Certains repondent à cette question en posant une différence entre l'instinct, qui serait rigide et determiné, et la pulsion, qui serait "diffusée" et indeterminée, et conçoivent la morale comme un supplement culturel qui canalise la pulsion de sociabilité ou de co-appartenence .
Cependant, ce faisant, on se borne à deplacer le problème. En effet, d'où vient-il ce supplement culturel qui canalise la pulsion de sociabilité? Comment arrive-t-on à l'imposer?
Je crois qu'une reponse plus persuasive à ces questions nous a été offerte par Jean Piaget, avec ses recherches sur le sentiment de respect et sur la genèse du devoir chez l'enfant, auxquelles je fait allusion plus haut. Il est bien connu le point de vue anti-vertuiste, partagé par Pareto mais aussi par un auteur tel que Mandeville, selon lequel l'homme obéit à la norme seulement dans le but d'obtenir les louanges de ses semblables et en enfuir les blâmes - bref, pour satisfer le sentiment «naturel» de l'orgueil. Le passage de l'orgueil à la vertu serait ainsi le passage de la felicité naturelle à la coercition culturelle.

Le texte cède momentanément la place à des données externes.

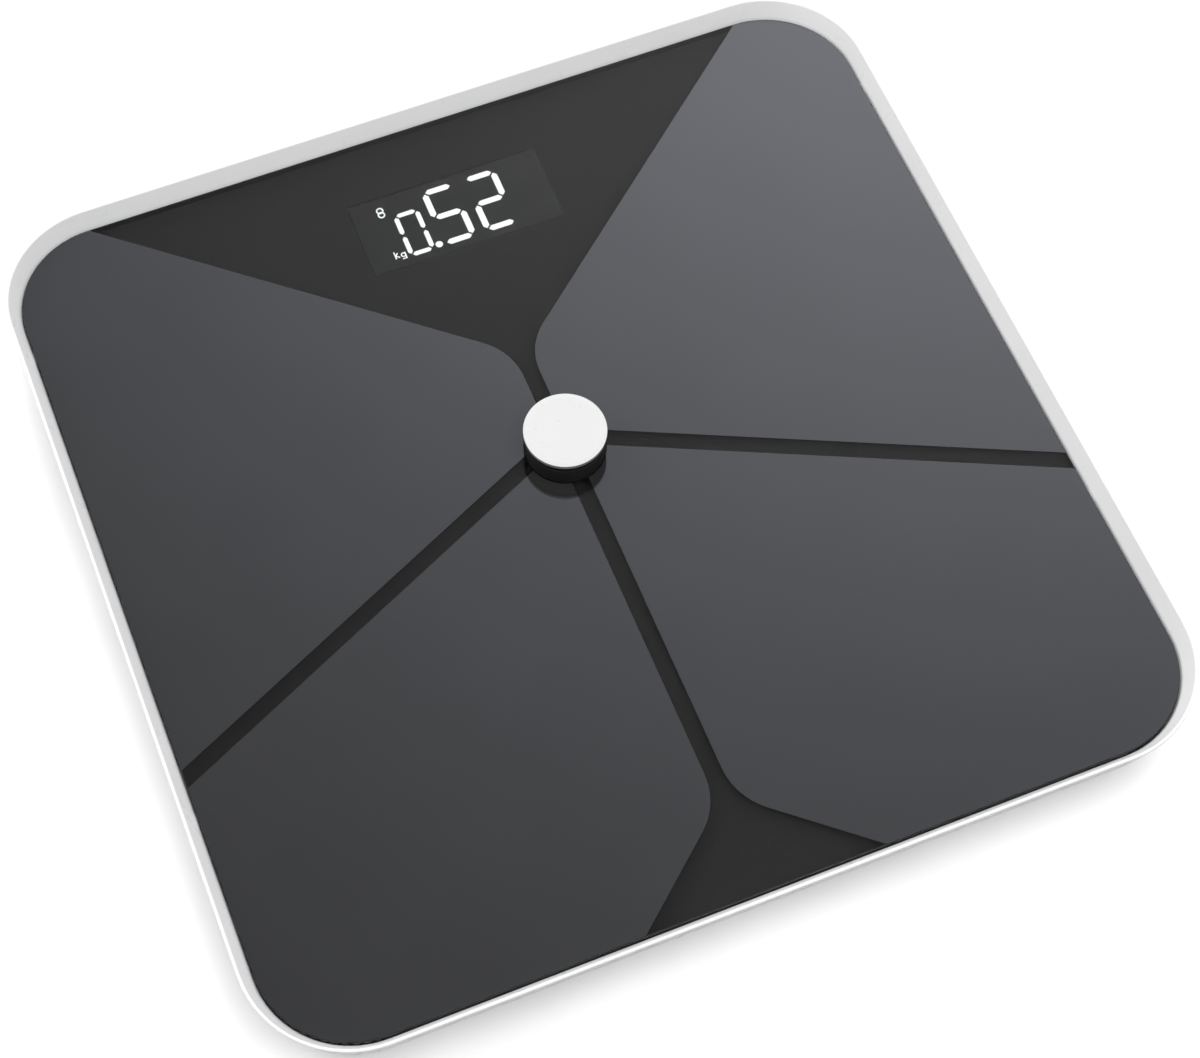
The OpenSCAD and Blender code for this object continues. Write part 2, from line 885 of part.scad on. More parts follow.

Or, Piaget a montré que l'enfant respecte les consignes qu'on lui donne principalement parce qu'il conçoit la règle imposée par l'adulte comme sacrée et inviolable. En d'autre termes, ce n'est pas le sentiment naturel de l'orgueil qui fonde la morale, mais le rapport social particulier qui lie l'enfant à l'adulte. Seulement plus tard, quand le respect évolue vers la réciprocité, la norme est aperçue comme un fait, à la fois, de conscience, et qui comporte un contrat social.
De cette approche à la morale qu'on pourrait provisoirement appeler de "pragmatique", je voudrais souligner, pour conclure, trois aspects: 1) la morale est conçue comme un rapport social gouverné par les trasformations propres au sentiment de respect; 2) le fondement non-logique de la morale n'est pas nié, mais il est identifié avec les rudiments d'un rapport dès le début culturel; 3) la norme rationelle est envisagée non pas comme une «invention» (Mandeville) des gouvernants pour asservir les gouvernés, mais comme un produit inscrit dans l'évolution même des rapports moraux.